→ Set task
Output the data below in full, byte for byte. Nothing may differ.

→ Material provided
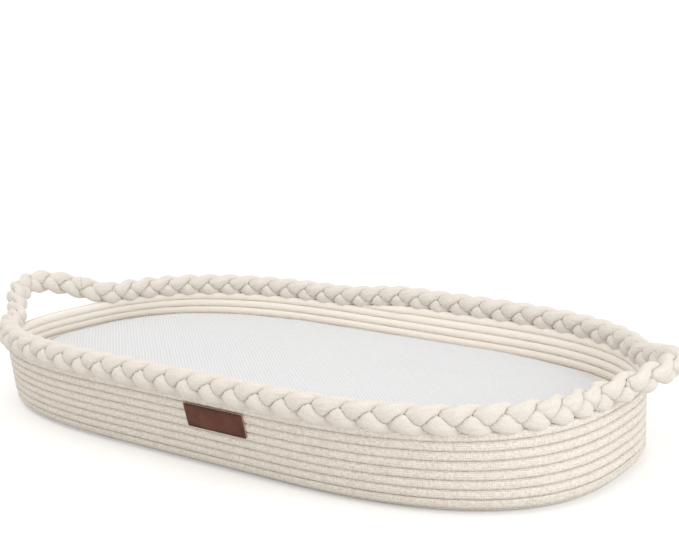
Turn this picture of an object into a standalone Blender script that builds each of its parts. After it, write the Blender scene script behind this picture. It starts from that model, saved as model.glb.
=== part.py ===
"""Oval changing basket wound from cotton rope, with a plaited rim, two loop handles and a foam pad.

Metres, +Z up. The long side runs along X, the side with the label faces -Y, and the floor's
underside is at Z = 0.
"""

import bpy
import bmesh
import numpy as np
from mathutils import Matrix

# Gaps that neighbouring pieces keep
SEAM_GAP = 0.0003
CUT_OVERRUN = 0.002

# Where the middles of the sides and ends lie, in shares of a turn from the middle of the rear side
LEFT_TURN_SHARE = 0.25
FRONT_TURN_SHARE = 0.5
RIGHT_TURN_SHARE = 0.75

# The basket's outer oval, at the floor and at the mouth
FOOT_LENGTH = 0.763
FOOT_WIDTH = 0.423
MOUTH_LENGTH = 0.745
MOUTH_WIDTH = 0.476
MOUTH_HEIGHT = 0.1056
STRAIGHT_HALF = 0.096
FOOT_SQUARENESS = 2.6
MOUTH_SQUARENESS = 2.6

# The wound rope
ROPE_DIAMETER = 0.0090
ROPE_PITCH = 0.0096
CORNER_RADIUS = 0.0096
WALL_HEIGHT = 0.0860
ROPE_LOOPS = 11
POINTS_PER_QUARTER = 6

# The plait on the rim
STRAND_DIAMETER = 0.0090
PLAIT_RISE = 0.0084
PLAIT_DEPTH = 0.0080
PLAIT_SETTLE = 0.0009
PLAIT_WAVES = 24
PLAIT_STEPS = 12
STRANDS = 3
STEP_RUN = 0.110

# The two loop handles, which droop outwards
LOOP_HALF_SPAN = 0.100
GRIP_HALF_SPAN = 0.055
LOOP_SHIFT = 0.040
LEFT_LOOP_RISE = 0.0249
LEFT_LOOP_REACH = 0.0397
RIGHT_LOOP_RISE = 0.0160
RIGHT_LOOP_REACH = 0.0360
LOOP_ROLL = 0.60

# The leather label
LABEL_LENGTH = 0.074
LABEL_HEIGHT = 0.027
LABEL_THICKNESS = 0.0018
LABEL_CENTRE_X = 0.050
LABEL_CENTRE_HEIGHT = 0.0585
LABEL_CORNER = 0.0015

# The pad, which is cut to the narrowest oval that it passes
PAD_END_GAP = 0.0105
PAD_SIDE_GAP = 0.0020
PAD_THICKNESS = 0.0475
PAD_CROWN = 0.003
PAD_SQUARENESS = 2.45
PAD_TOP_RADIUS = 0.006
PAD_BOTTOM_RADIUS = 0.007
SIDE_DRAW = 0.0015
COVER_THICKNESS = 0.0012
WELT_DIAMETER = 0.0026
SEAM_HEIGHT = 0.0100
CROWN_SHARES = (0.85, 0.6, 0.3)
RING_POINTS = 48
ARC_STEPS = 3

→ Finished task
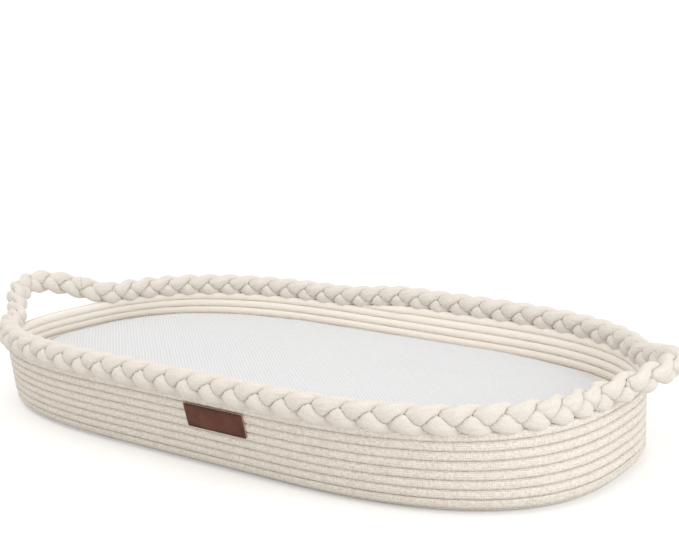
Turn this picture of an object into a standalone Blender script that builds each of its parts. After it, write the Blender scene script behind this picture. It starts from that model, saved as model.glb.
=== part.py ===
"""Oval changing basket wound from cotton rope, with a plaited rim, two loop handles and a foam pad.

Metres, +Z up. The long side runs along X, the side with the label faces -Y, and the floor's
underside is at Z = 0.
"""

import bpy
import bmesh
import numpy as np
from mathutils import Matrix

# Gaps that neighbouring pieces keep
SEAM_GAP = 0.0003
CUT_OVERRUN = 0.002

# Where the middles of the sides and ends lie, in shares of a turn from the middle of the rear side
LEFT_TURN_SHARE = 0.25
FRONT_TURN_SHARE = 0.5
RIGHT_TURN_SHARE = 0.75

# The basket's outer oval, at the floor and at the mouth
FOOT_LENGTH = 0.763
FOOT_WIDTH = 0.423
MOUTH_LENGTH = 0.745
MOUTH_WIDTH = 0.476
MOUTH_HEIGHT = 0.1056
STRAIGHT_HALF = 0.096
FOOT_SQUARENESS = 2.6
MOUTH_SQUARENESS = 2.6

# The wound rope
ROPE_DIAMETER = 0.0090
ROPE_PITCH = 0.0096
CORNER_RADIUS = 0.0096
WALL_HEIGHT = 0.0860
ROPE_LOOPS = 11
POINTS_PER_QUARTER = 6

# The plait on the rim
STRAND_DIAMETER = 0.0090
PLAIT_RISE = 0.0084
PLAIT_DEPTH = 0.0080
PLAIT_SETTLE = 0.0009
PLAIT_WAVES = 24
PLAIT_STEPS = 12
STRANDS = 3
STEP_RUN = 0.110

# The two loop handles, which droop outwards
LOOP_HALF_SPAN = 0.100
GRIP_HALF_SPAN = 0.055
LOOP_SHIFT = 0.040
LEFT_LOOP_RISE = 0.0249
LEFT_LOOP_REACH = 0.0397
RIGHT_LOOP_RISE = 0.0160
RIGHT_LOOP_REACH = 0.0360
LOOP_ROLL = 0.60

# The leather label
LABEL_LENGTH = 0.074
LABEL_HEIGHT = 0.027
LABEL_THICKNESS = 0.0018
LABEL_CENTRE_X = 0.050
LABEL_CENTRE_HEIGHT = 0.0585
LABEL_CORNER = 0.0015

# The pad, which is cut to the narrowest oval that it passes
PAD_END_GAP = 0.0105
PAD_SIDE_GAP = 0.0020
PAD_THICKNESS = 0.0475
PAD_CROWN = 0.003
PAD_SQUARENESS = 2.45
PAD_TOP_RADIUS = 0.006
PAD_BOTTOM_RADIUS = 0.007
SIDE_DRAW = 0.0015
COVER_THICKNESS = 0.0012
WELT_DIAMETER = 0.0026
SEAM_HEIGHT = 0.0100
CROWN_SHARES = (0.85, 0.6, 0.3)
RING_POINTS = 48
ARC_STEPS = 3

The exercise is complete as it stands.